(Rows from a 3D modeling dataset)
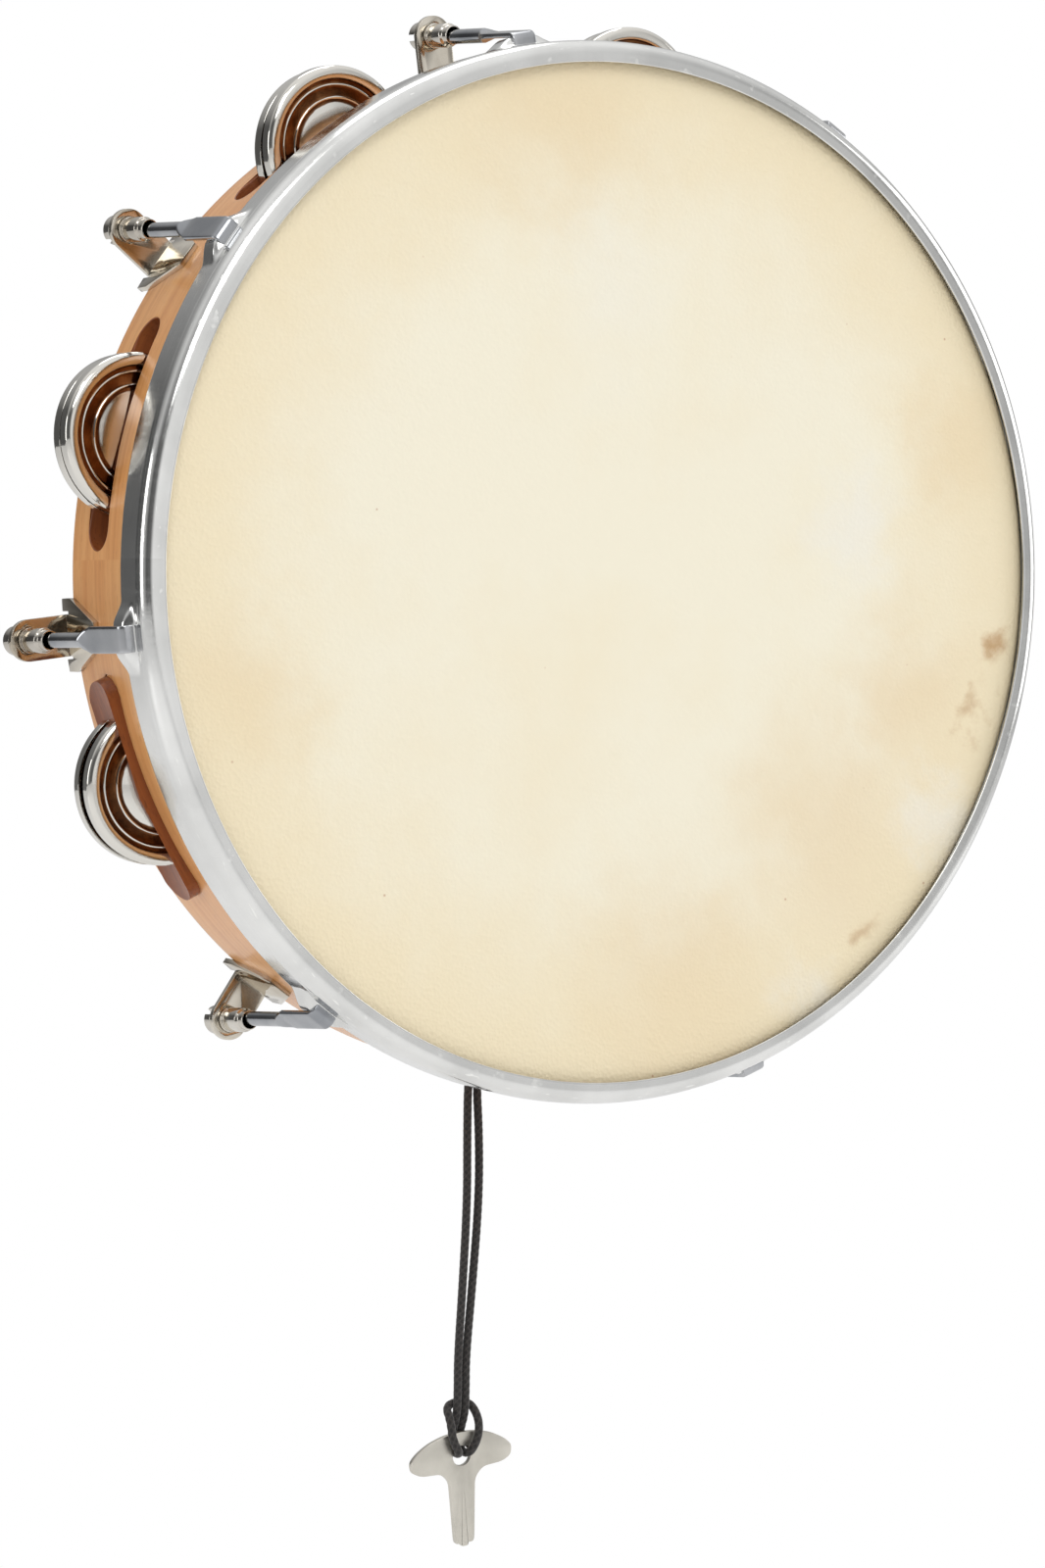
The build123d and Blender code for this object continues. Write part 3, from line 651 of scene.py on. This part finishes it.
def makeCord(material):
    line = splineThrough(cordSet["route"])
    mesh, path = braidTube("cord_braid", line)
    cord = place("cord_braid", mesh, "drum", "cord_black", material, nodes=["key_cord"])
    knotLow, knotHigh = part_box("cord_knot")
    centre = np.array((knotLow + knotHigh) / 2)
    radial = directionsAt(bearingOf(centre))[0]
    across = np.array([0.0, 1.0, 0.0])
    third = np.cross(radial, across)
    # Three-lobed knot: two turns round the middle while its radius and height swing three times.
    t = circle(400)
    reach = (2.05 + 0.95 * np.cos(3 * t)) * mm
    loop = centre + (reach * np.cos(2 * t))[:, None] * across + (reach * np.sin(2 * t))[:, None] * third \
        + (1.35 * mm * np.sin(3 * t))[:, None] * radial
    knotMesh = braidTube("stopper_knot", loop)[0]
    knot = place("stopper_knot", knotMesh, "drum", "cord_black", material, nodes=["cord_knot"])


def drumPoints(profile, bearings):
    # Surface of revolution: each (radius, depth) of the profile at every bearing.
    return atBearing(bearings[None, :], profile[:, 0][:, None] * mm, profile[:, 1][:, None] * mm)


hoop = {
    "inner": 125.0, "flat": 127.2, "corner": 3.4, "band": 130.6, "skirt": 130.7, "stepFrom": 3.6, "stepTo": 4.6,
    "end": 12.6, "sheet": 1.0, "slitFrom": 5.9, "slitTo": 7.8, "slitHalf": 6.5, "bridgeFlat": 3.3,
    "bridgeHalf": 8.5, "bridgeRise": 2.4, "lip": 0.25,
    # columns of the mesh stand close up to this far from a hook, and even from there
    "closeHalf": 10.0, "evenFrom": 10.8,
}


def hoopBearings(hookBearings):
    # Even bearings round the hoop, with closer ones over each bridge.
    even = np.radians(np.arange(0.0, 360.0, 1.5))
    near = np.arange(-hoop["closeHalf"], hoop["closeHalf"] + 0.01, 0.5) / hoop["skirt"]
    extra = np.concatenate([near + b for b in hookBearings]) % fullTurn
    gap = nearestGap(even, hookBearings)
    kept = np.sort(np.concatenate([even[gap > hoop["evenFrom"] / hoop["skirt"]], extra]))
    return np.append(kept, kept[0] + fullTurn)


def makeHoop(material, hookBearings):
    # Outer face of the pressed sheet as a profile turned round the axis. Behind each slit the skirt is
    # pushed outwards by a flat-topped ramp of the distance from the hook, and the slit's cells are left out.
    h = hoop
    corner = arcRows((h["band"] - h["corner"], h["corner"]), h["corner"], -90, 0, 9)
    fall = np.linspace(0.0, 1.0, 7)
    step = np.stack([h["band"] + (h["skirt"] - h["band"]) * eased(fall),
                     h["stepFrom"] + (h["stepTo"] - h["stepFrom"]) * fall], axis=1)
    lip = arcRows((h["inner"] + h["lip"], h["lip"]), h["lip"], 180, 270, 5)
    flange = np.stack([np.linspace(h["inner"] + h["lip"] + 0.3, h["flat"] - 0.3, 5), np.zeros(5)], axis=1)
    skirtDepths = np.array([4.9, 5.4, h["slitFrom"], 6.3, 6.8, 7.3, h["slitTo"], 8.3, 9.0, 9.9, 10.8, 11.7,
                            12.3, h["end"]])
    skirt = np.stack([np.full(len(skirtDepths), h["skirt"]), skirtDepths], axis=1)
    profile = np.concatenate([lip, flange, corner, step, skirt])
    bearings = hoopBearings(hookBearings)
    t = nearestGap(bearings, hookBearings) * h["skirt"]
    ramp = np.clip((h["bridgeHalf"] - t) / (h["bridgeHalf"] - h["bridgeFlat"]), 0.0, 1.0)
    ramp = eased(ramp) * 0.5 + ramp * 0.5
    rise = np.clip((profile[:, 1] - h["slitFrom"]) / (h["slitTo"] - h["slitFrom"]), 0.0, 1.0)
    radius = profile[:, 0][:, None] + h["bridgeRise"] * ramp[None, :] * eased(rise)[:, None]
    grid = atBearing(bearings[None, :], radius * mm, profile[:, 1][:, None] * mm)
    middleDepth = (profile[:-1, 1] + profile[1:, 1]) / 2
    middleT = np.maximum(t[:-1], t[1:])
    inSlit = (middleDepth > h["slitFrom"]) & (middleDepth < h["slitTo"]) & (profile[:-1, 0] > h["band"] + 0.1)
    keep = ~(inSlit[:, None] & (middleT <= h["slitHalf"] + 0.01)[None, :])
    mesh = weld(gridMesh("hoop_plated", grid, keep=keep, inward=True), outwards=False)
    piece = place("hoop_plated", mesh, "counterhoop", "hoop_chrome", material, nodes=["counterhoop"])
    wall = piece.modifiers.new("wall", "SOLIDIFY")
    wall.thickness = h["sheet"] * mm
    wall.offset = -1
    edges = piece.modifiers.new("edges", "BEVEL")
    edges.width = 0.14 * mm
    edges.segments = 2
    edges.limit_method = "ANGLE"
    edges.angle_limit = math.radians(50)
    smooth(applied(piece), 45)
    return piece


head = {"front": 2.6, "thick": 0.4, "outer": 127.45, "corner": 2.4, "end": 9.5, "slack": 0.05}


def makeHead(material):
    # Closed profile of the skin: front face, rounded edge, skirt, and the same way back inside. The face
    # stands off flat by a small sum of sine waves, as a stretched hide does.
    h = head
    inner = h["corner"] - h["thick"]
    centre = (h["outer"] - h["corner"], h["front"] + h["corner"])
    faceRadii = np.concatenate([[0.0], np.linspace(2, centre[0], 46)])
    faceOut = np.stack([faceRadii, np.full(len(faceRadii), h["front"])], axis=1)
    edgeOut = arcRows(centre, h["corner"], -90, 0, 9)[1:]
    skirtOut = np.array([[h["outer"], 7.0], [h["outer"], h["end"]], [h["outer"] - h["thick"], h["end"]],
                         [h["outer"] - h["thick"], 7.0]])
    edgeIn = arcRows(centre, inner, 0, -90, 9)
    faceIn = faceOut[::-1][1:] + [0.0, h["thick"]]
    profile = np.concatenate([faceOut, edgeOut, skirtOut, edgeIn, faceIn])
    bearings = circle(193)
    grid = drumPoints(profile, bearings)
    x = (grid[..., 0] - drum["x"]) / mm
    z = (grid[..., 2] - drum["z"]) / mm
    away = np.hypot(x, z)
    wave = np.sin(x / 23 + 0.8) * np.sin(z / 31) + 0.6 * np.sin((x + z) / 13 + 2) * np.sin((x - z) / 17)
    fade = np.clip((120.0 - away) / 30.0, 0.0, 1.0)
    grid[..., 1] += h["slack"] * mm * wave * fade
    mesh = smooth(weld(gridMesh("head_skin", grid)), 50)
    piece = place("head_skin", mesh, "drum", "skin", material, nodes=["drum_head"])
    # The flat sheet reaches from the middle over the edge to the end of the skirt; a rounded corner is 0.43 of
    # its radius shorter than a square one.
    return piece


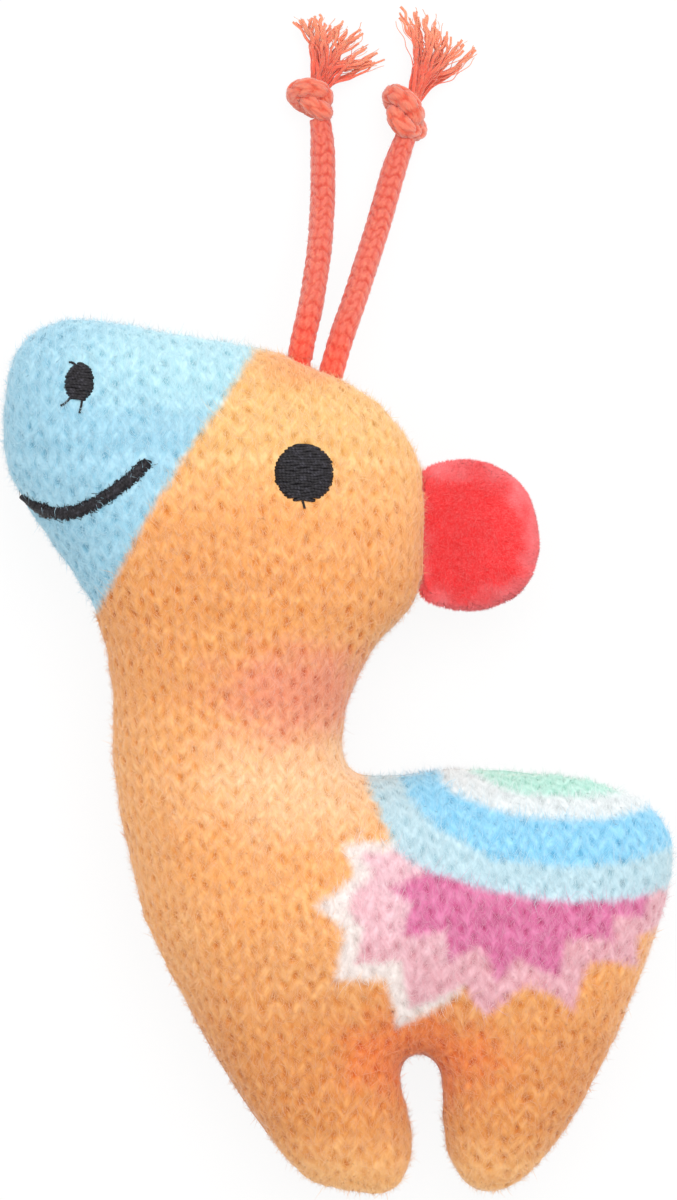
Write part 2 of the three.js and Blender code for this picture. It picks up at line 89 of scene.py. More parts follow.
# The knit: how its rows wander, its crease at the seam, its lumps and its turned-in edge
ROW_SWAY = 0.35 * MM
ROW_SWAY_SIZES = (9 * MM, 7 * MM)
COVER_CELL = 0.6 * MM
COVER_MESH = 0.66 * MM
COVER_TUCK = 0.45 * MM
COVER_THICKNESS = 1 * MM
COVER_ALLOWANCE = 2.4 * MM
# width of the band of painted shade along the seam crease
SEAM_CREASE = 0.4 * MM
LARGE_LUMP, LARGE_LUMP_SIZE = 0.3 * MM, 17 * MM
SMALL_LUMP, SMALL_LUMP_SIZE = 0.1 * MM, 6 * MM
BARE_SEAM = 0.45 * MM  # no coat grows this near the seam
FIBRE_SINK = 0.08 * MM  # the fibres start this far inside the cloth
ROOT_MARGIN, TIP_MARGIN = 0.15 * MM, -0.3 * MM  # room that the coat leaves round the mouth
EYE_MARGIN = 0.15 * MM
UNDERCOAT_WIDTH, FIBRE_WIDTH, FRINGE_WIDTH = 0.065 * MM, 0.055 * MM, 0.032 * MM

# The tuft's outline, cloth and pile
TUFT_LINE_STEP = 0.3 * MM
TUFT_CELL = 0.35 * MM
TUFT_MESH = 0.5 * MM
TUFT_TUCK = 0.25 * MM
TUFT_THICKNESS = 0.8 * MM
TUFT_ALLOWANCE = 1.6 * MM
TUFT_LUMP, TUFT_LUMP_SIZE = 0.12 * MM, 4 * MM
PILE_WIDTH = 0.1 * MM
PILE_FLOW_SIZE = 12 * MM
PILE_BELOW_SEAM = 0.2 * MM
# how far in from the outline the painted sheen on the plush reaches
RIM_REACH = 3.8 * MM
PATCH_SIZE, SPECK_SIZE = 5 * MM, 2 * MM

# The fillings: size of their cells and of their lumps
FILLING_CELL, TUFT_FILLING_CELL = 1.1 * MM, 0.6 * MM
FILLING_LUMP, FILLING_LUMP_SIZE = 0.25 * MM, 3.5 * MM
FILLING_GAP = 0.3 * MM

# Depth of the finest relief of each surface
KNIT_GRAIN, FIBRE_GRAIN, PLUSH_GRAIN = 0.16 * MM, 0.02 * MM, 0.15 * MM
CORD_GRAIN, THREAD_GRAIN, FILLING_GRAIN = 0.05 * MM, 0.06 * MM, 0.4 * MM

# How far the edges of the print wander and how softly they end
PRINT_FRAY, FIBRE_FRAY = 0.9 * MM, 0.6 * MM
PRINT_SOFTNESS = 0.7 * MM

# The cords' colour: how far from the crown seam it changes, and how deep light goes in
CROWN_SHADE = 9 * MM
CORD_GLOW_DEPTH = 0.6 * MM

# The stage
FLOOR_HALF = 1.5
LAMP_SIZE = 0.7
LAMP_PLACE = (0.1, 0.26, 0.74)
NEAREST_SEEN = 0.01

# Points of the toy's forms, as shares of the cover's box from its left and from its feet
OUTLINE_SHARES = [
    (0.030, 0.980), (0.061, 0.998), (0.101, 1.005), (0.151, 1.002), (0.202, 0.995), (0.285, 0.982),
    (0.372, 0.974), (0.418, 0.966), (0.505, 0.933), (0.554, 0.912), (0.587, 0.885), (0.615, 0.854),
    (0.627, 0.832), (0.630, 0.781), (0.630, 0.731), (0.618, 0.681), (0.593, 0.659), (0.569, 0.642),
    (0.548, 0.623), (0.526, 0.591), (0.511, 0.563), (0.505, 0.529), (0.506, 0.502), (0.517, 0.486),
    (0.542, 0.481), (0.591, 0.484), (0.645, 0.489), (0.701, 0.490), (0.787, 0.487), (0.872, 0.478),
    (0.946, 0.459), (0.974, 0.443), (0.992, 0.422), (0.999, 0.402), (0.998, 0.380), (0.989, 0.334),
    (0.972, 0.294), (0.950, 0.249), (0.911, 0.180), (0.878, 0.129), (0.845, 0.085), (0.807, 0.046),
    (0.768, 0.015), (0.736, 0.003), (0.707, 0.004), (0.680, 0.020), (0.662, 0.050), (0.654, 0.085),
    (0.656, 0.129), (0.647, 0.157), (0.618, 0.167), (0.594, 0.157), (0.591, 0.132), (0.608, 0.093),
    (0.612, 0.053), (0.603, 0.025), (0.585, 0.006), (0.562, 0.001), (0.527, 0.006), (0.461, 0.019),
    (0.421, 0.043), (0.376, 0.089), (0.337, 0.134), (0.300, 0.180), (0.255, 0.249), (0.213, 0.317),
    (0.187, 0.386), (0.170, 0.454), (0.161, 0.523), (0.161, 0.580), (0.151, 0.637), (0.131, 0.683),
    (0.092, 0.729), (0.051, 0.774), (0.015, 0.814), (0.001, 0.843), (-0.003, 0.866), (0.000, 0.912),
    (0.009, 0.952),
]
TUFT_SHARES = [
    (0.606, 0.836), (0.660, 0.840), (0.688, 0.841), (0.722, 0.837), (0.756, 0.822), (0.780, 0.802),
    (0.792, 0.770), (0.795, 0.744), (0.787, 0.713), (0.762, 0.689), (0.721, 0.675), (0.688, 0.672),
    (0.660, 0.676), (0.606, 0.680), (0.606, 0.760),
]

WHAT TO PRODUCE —
Using the data above, restate word for word the lines from its opening line through the line that contains "return np.append(kept, kept[0]", and no more.

OUTPUT FOR THIS TASK —
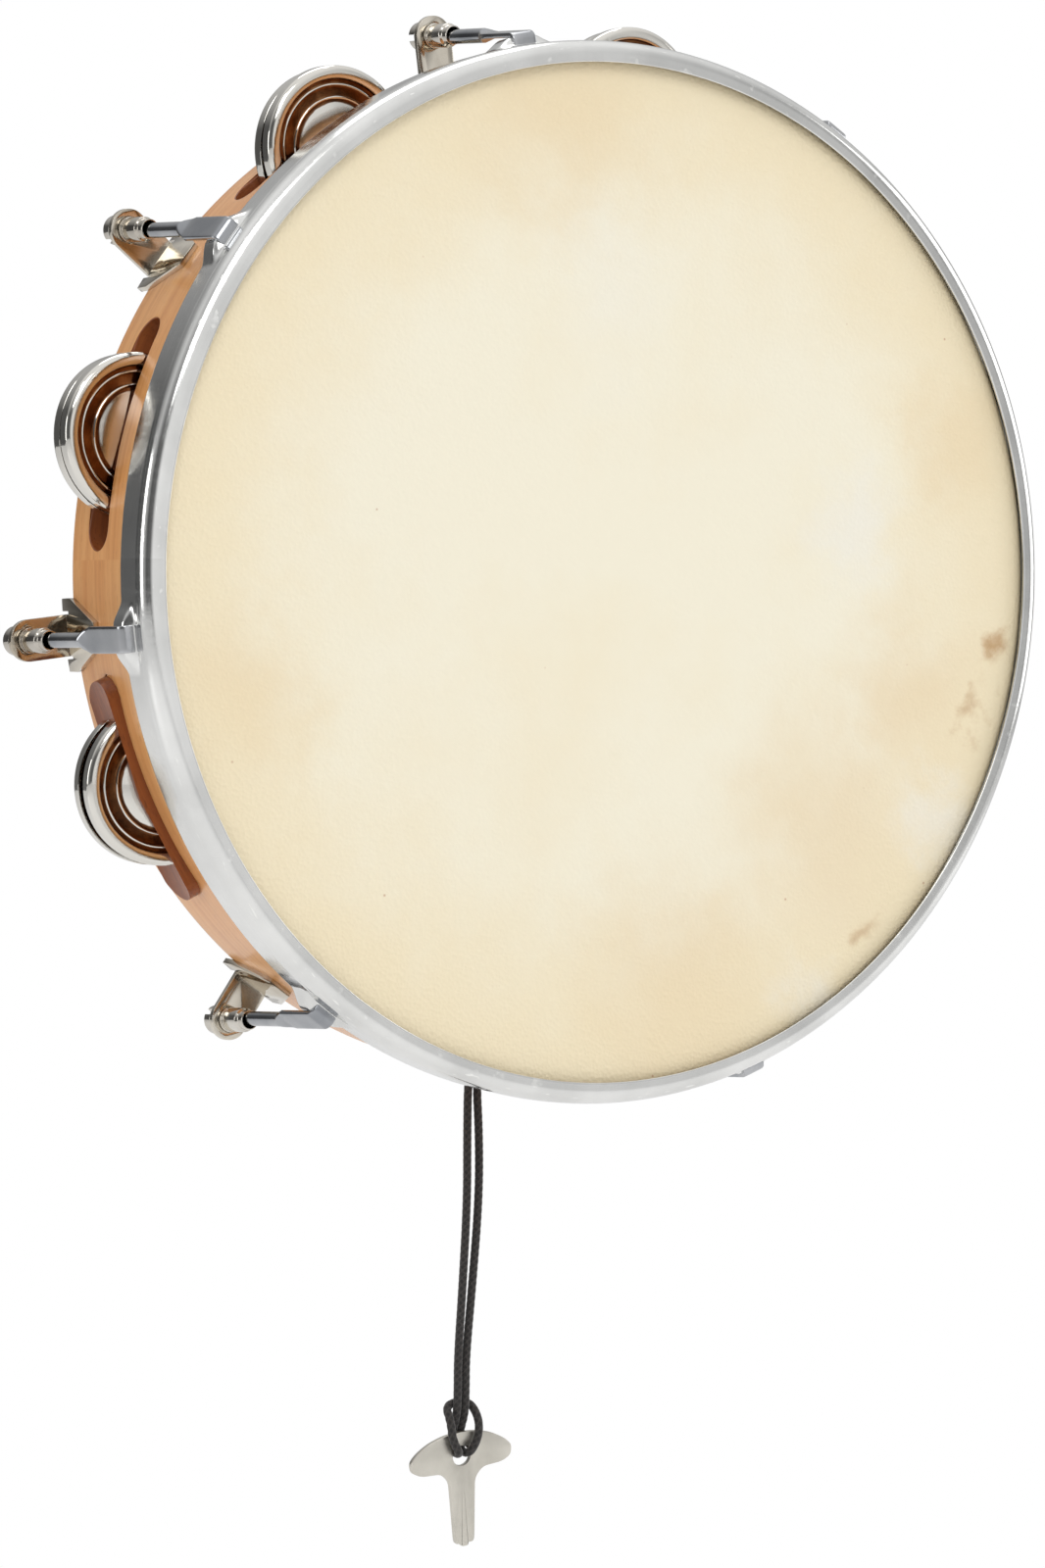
The build123d and Blender code for this object continues. Write part 3, from line 651 of scene.py on. This part finishes it.
def makeCord(material):
    line = splineThrough(cordSet["route"])
    mesh, path = braidTube("cord_braid", line)
    cord = place("cord_braid", mesh, "drum", "cord_black", material, nodes=["key_cord"])
    knotLow, knotHigh = part_box("cord_knot")
    centre = np.array((knotLow + knotHigh) / 2)
    radial = directionsAt(bearingOf(centre))[0]
    across = np.array([0.0, 1.0, 0.0])
    third = np.cross(radial, across)
    # Three-lobed knot: two turns round the middle while its radius and height swing three times.
    t = circle(400)
    reach = (2.05 + 0.95 * np.cos(3 * t)) * mm
    loop = centre + (reach * np.cos(2 * t))[:, None] * across + (reach * np.sin(2 * t))[:, None] * third \
        + (1.35 * mm * np.sin(3 * t))[:, None] * radial
    knotMesh = braidTube("stopper_knot", loop)[0]
    knot = place("stopper_knot", knotMesh, "drum", "cord_black", material, nodes=["cord_knot"])


def drumPoints(profile, bearings):
    # Surface of revolution: each (radius, depth) of the profile at every bearing.
    return atBearing(bearings[None, :], profile[:, 0][:, None] * mm, profile[:, 1][:, None] * mm)


hoop = {
    "inner": 125.0, "flat": 127.2, "corner": 3.4, "band": 130.6, "skirt": 130.7, "stepFrom": 3.6, "stepTo": 4.6,
    "end": 12.6, "sheet": 1.0, "slitFrom": 5.9, "slitTo": 7.8, "slitHalf": 6.5, "bridgeFlat": 3.3,
    "bridgeHalf": 8.5, "bridgeRise": 2.4, "lip": 0.25,
    # columns of the mesh stand close up to this far from a hook, and even from there
    "closeHalf": 10.0, "evenFrom": 10.8,
}


def hoopBearings(hookBearings):
    # Even bearings round the hoop, with closer ones over each bridge.
    even = np.radians(np.arange(0.0, 360.0, 1.5))
    near = np.arange(-hoop["closeHalf"], hoop["closeHalf"] + 0.01, 0.5) / hoop["skirt"]
    extra = np.concatenate([near + b for b in hookBearings]) % fullTurn
    gap = nearestGap(even, hookBearings)
    kept = np.sort(np.concatenate([even[gap > hoop["evenFrom"] / hoop["skirt"]], extra]))
    return np.append(kept, kept[0] + fullTurn)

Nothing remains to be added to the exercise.